There should be room for a compromise but there is a fundamental rift that seems impossible to heal. Mr Kiley has insisted he wants a unified management structure that would ensure he had control over the infrastructure companies. But not only would the consortia balk at this, but it would also mean that a public-sector organisation was in charge of the Tube and therefore that it would still be on the Government’s balance sheet. There is no way round that impasse so a compromise is unlikely.

Mr Kiley has not played the game entirely straight either. When he agreed to become Chairman of London Underground in May, he still kept the court case for a Judicial Review alive. This meant he was not taken seriously by the bidders and, in any case, it was hardly an ace up his sleeve: he is expected to lose the review, which was being held this week, and therefore it will solve nothing.

The ultimate scenario is likely to be that the Mayor will have to learn to live with the PPP. He has already said as much. It will be an expensive way of bringing in much-needed investment and it is highly likely that Mr Byers’ successors will rue the day that he agreed to the deal. But politicians have a much shorter lifespan than transport systems and that is perhaps why their decisions on such schemes are nearly always wrong.

Remember Refranchising?

While the Government is busy trying to set up a 30-year deal to run the London Underground, the idea of 20-year franchises for the railways has been shown to be unworkable. Indeed, Stephen Byers’ announcement that the SRA should extend existing franchises by a couple of years means that Sir Alastair Morton’s two year old notion of 20-year franchises is effectively dead.

And good riddance. As mentioned before in this column (RAIL 409), it was always strange that train operators who own neither the trains nor the stations, should be expected to invest massive amounts of money in return for a longer franchise. Any long term asset built on the railways would not belong to them and would pass to their successor anyway, and so it seemed unclear why franchisees should be expected to invest. There were other disadvantages, too. Twenty year deals gave the companies far too much leeway unless the contracts were extremely tightly written. And the Hatfield accident exposed the difficulties in drawing up such contracts.

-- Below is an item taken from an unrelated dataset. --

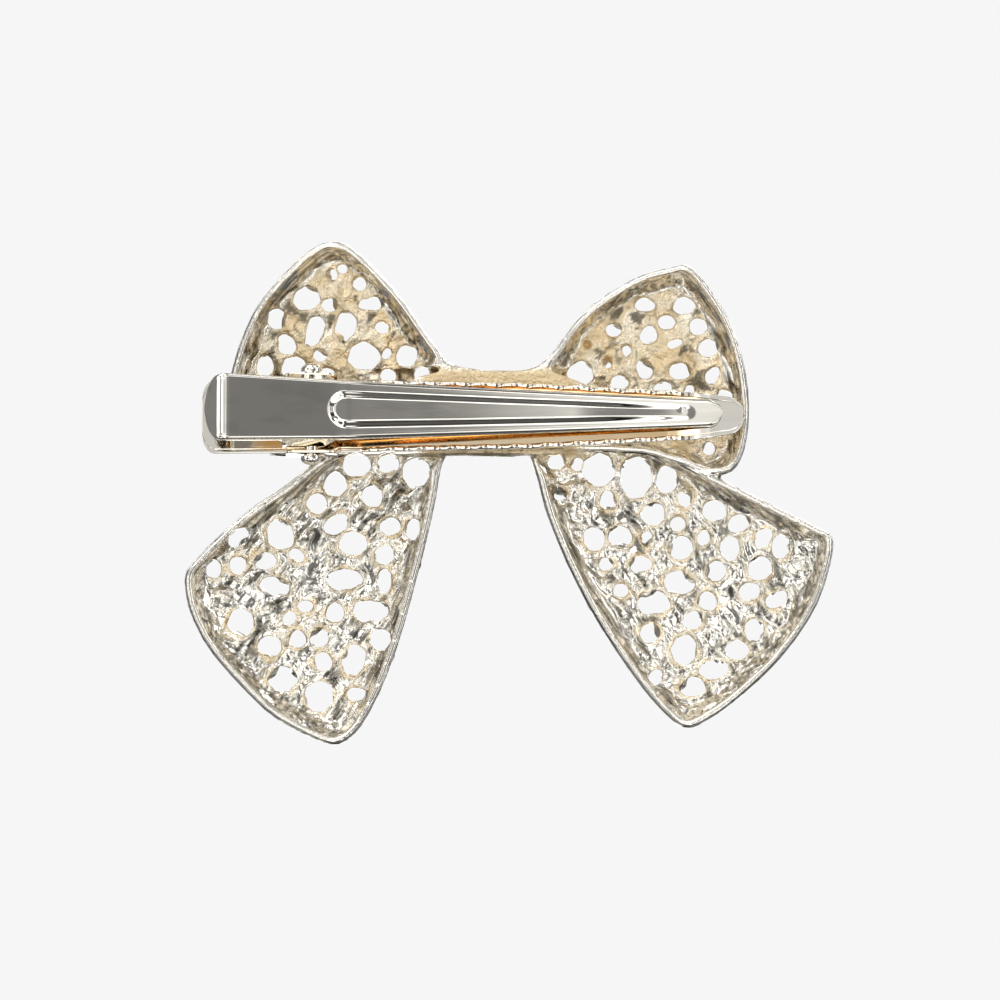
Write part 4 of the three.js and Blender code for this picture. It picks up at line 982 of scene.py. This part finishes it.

Problems over the precise nature of the contracts is one of the reasons why no franchise deal has actually been signed off. The other reason is, of course, the Treasury’s reluctance to commit itself to long term investment in the railways. Even relatively cheap schemes, like the expansion of the Chiltern line, have gone into the Treasury quicksand.

While Mr Byers’ pragmatism is welcome, extending franchises by a couple of years to get quick gains will not be as easy as he might think since the incumbent operators are in an extremely strong position to drive a hard bargain knowing that, as Mrs Thatcher used to say, ‘There is no alternative.’ Moreover, this announcement does nothing to address the long term issues facing the railway – in particular the financial problems of Railtrack, the SRA and many operators – which cannot be wished away by Mr Byers’ optimism. He would do well by trying to be consistent. If 20-year deals do not work on the railways, why are 30-year contracts the answer for the Tube?